Russia has also fired some Kalibr cruise missiles – their equivalent of a US Tomahawk – and Iskander missiles, which carry a powerful warhead and have a range of 500km.
Russian artillery are named after flowers: the 203mm Peony, and the 152mm Hyacinth and Acacia howitzers. Their multiple rocket launchers are called Grads (hail), Smerch (tornado) and Uragan (hurricane).
Ukraine retains Soviet-era multiple rocket launchers and howitzers. Its pilots trained on MiG 29 fighter aircraft, like those it still hopes to obtain from Poland, despite a US veto. Like the Russians, Ukrainian ground troops are armed with AK 74 Kalashnikov assault rifles.
US-made weapons
The Ukrainians have received thousands of US-made Stinger shoulder-held anti-aircraft missiles, and Javelin anti-tank missiles. Stingers are effective against helicopters, but are little use against high altitude aircraft. Germany and the Netherlands have given Ukraine state of the art Panzerfaust 3 anti-armour weapons, while France and Italy are sending Milan missiles.
Russia's air superiority is Ukraine's greatest vulnerability, hence the constant plea to "close the sky" with a no-fly zone. Unlike Georgia in 2008, Ukraine does not possess an adequate air defence system. Garlasco says it would take months for Ukrainians to be taught to use a Patriot missile system, and that a better option is to transfer Soviet-made S-300 anti-aircraft batteries from Nato countries.

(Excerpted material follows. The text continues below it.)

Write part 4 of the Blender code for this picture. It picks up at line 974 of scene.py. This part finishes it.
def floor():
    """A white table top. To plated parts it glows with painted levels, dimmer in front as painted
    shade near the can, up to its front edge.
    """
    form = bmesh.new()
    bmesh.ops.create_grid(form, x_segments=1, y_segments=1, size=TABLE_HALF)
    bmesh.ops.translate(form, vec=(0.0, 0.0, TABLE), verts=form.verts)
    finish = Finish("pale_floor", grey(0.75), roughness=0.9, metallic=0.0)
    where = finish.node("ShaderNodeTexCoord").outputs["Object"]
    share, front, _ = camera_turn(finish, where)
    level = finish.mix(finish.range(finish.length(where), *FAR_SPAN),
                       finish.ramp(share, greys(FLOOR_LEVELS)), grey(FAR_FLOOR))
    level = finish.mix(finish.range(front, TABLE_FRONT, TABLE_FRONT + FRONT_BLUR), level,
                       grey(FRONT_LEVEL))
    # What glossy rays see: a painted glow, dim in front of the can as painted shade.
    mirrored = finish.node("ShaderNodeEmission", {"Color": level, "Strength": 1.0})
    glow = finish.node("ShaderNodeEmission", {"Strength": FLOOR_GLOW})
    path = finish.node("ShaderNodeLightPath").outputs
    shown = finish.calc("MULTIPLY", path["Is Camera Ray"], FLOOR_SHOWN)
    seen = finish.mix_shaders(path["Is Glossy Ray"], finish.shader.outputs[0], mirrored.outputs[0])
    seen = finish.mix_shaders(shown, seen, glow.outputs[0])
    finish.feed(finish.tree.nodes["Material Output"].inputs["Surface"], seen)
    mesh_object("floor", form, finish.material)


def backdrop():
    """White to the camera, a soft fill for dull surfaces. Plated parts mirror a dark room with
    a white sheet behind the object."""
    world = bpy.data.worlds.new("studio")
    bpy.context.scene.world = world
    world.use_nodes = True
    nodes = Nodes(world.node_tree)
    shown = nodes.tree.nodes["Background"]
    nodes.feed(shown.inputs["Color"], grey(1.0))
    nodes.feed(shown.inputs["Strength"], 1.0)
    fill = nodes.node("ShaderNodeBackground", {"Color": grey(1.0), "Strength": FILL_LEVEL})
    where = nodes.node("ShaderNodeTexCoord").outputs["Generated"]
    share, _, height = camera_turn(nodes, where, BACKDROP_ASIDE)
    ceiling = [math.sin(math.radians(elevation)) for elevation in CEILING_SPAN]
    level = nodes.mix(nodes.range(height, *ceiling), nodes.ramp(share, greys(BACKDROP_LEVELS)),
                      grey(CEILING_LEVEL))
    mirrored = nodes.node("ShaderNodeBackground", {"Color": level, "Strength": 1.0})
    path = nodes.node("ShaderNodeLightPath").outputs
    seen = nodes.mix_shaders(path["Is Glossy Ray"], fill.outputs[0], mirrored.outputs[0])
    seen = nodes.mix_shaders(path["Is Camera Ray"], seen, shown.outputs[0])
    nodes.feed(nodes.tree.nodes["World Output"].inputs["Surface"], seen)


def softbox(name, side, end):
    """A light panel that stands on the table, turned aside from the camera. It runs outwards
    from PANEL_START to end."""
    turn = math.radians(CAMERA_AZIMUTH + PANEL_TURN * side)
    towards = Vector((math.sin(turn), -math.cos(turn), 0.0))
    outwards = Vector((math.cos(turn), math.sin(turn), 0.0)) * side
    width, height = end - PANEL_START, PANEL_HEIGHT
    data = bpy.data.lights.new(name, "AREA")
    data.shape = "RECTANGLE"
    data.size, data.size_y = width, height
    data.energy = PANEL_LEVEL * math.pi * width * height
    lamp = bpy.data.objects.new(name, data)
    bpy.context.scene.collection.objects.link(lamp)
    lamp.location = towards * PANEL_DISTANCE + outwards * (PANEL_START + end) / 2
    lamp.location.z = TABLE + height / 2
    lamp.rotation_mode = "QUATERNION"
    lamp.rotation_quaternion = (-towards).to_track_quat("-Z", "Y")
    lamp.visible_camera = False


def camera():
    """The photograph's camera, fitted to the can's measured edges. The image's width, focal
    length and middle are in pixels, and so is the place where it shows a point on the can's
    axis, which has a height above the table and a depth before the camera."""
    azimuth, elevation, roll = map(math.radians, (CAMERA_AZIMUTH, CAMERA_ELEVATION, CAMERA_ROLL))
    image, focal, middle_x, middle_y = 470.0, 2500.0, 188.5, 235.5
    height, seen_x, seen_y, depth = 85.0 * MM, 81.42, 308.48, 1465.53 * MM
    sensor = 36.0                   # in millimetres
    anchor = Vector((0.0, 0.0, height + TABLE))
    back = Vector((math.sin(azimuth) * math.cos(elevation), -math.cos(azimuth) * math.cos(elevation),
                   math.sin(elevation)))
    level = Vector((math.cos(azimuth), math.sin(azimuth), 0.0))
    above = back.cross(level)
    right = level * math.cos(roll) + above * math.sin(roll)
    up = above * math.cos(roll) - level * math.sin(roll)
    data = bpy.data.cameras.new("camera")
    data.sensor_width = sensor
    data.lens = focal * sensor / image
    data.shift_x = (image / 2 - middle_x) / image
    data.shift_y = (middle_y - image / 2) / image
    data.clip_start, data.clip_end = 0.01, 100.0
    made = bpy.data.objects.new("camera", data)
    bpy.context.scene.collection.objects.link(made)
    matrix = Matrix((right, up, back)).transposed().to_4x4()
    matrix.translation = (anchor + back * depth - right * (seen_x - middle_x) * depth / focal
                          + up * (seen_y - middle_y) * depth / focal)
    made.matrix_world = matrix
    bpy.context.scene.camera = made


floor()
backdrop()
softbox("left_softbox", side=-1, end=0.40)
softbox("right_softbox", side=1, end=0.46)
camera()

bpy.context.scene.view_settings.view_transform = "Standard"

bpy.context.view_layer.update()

Although Russia perpetrated cyberattacks against Ukraine in the run-up to the war, no large scale cyberattacks have occurred since February 24th. Garlasco says the ILG or Intel Loss Gain dilemma means that enemy forces often have more to gain from monitoring open communications than from destroying a network. The greatest cyber concern would be a Russian attack on Scada (supervisory control and data acquisition) systems which run computerised infrastructure.
Despite fears of Russian use of chemical, biological or nuclear weapons, Garlasco notes that in the past Russia has always refrained from using weapons of mass destruction in war, which it knows would be a red line for the US.

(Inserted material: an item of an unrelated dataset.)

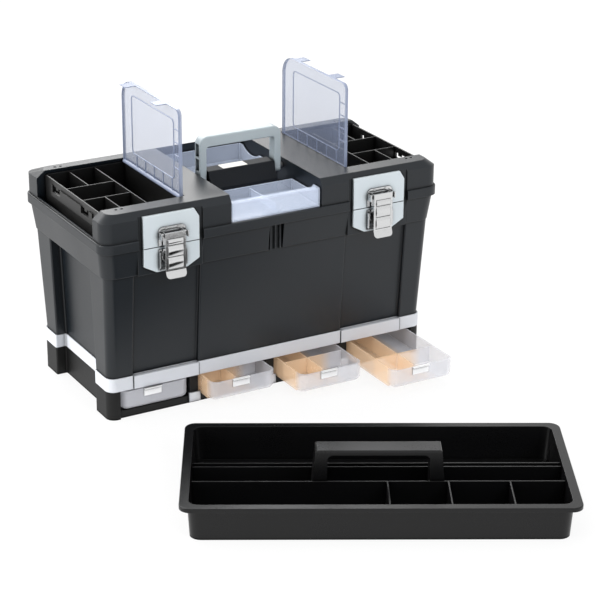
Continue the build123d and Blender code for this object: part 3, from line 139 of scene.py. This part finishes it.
class Recipe:
    """The nodes of one material or of the world."""

    def __init__(self, tree):
        self.tree = tree
        tree.nodes.clear()

    def node(self, kind, settings=None, inputs=None, out=0):
        """A node of a kind: its settings first, then the values or wires of its inputs."""
        made = self.tree.nodes.new(kind)
        for name, value in (settings or {}).items():
            setattr(made, name, value)
        for name, value in (inputs or {}).items():
            if isinstance(value, Wire):
                self.tree.links.new(value.socket, made.inputs[name])
            else:
                made.inputs[name].default_value = value
        return Wire(self, made.outputs[out])

    def place(self):
        return self.node("ShaderNodeTexCoord", out="Object")

    def noise(self, place, millimetres, detail=2.0, roughness=0.5):
        """Cloudy noise from 0 to 1, whose lumps are that many millimetres wide."""
        return self.node(
            "ShaderNodeTexNoise",
            {},
            {"Vector": place, "Scale": 1000.0 / millimetres, "Detail": detail, "Roughness": roughness},
        )

    def stretched(self, place, x, y, z):
        return self.node("ShaderNodeMapping", {}, {"Vector": place, "Scale": (x, y, z)})

    def mixed(self, share, first, second):
        """A colour between two colours."""
        return self.node(
            "ShaderNodeMix",
            {"data_type": "RGBA"},
            {"Factor": share, 6: first, 7: second},
            out=2,
        )

    def parts_of(self, vector):
        """The three numbers of a vector, as wires."""
        split = self.node("ShaderNodeSeparateXYZ", {}, {0: vector})
        return [Wire(self, output) for output in split.socket.node.outputs]

    def ends_in(self, shader, kind="ShaderNodeOutputMaterial"):
        ending = self.tree.nodes.new(kind)
        self.tree.links.new(shader.socket, ending.inputs["Surface"])


def colour(red, green, blue):
    """A colour as a paint shop gives it, 0 to 255, for a shader."""
    straight = [v / 255.0 for v in (red, green, blue)]
    bent = [v / 12.92 if v <= 0.04045 else ((v + 0.055) / 1.055) ** 2.4 for v in straight]
    return (*bent, 1.0)


def shade_of(tone, share):
    """A darker shade of a tone, with that share of its light."""
    return (*(v * share for v in tone[:3]), 1.0)


def new_recipe(name):
    material = bpy.data.materials.new(name)
    material.use_nodes = True
    return material, Recipe(material.node_tree)


# %% [markdown]
# The studio. Real product pictures of a dark box on white are lit from above and behind, with
# the dark room in front left dark: that keeps the front walls deep and draws bright sheets of
# light on all that lies flat. A world of one colour could not do that, so this one has a
# bright side and a dim side for the light, and plain white for the camera and for whatever is
# seen through the clear parts or mirrored in the metal.

# %% World
backdrop_white = (1.0, 1.0, 1.0, 1.0)
room_dim = (0.195, 0.218, 0.255, 1.0)
room_bright = (2.0, 1.98, 1.95, 1.0)
room_light = 0.75
bright_from_back = 0.75
bright_from_above = 0.7
bright_from_left = 0.35
dim_end, bright_end = -0.45, 0.85

world = bpy.data.worlds.new("studio_world")
scene.world = world
world.use_nodes = True
sky = Recipe(world.node_tree)
heading = sky.node("ShaderNodeTexCoord", out="Generated")
east, north, height = sky.parts_of(heading)
toward_light = north * bright_from_back + height * bright_from_above - east * bright_from_left
bright_side = toward_light.ramp(dim_end, bright_end)
room = sky.mixed(bright_side, room_dim, room_bright)
is_camera = sky.node("ShaderNodeLightPath", out="Is Camera Ray")
is_through = sky.node("ShaderNodeLightPath", out="Is Transmission Ray")
is_mirrored = sky.node("ShaderNodeLightPath", out="Is Glossy Ray")
seen = (is_camera + is_through + is_mirrored).limited()
white_sky = sky.node("ShaderNodeBackground", {}, {"Color": backdrop_white, "Strength": 1.0})
lit_sky = sky.node("ShaderNodeBackground", {}, {"Color": room, "Strength": room_light})
whole_sky = sky.node("ShaderNodeMixShader", {}, {0: seen, 1: lit_sky, 2: white_sky})
sky.ends_in(whole_sky, "ShaderNodeOutputWorld")
print("world", world.name)

# %% [markdown]
# The floor is one big sheet of white paper. Paper alone would come out grey away from the
# lamps, so most of what the camera sees of it is its own plain white, and the rest is paper
# that takes the box's soft shadow.

# %% Floor
floor_span = 60.0
floor_drop = 0.0004
paper_share = 0.13
paper_low = (0.86, 0.86, 0.86, 1.0)
paper_high = (0.90, 0.90, 0.90, 1.0)
fibre_mm = 900.0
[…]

There can be no military solution to the war in Ukraine, Garlasco stresses. “Every day Ukraine holds out against the Russians is a victory for them. Every day they exact a massive toll on Russia. But the population is bearing the brunt and the civilians are being killed and injured at a very high rate.”
The International Criminal Court dispatched an advance assessment team to Ukraine on March 4th and the UN has created a commission of inquiry. The German use of universal jurisdiction to convict Syrian war criminals creates a precedent.
"I would certainly hope that Vladimir Putin is never going to be able to travel outside Russia again for fear of an indictment," Garlasco says. "His commanders on the ground should be put on notice that if you commit war crimes and you ever leave Russia, we are going to pick you up and put you on trial."
Constantin Sigov, a philosophy professor and the director of the European human sciences research centre at the University of Kyiv, says he fully expects Russia to be stripped of its seat on the UN Security Council. "On the political level, Putin has already lost the war. He may still cause the death of many Russian and Ukrainian soldiers and Ukrainian civilians. But this military madness is the death throe of his regime."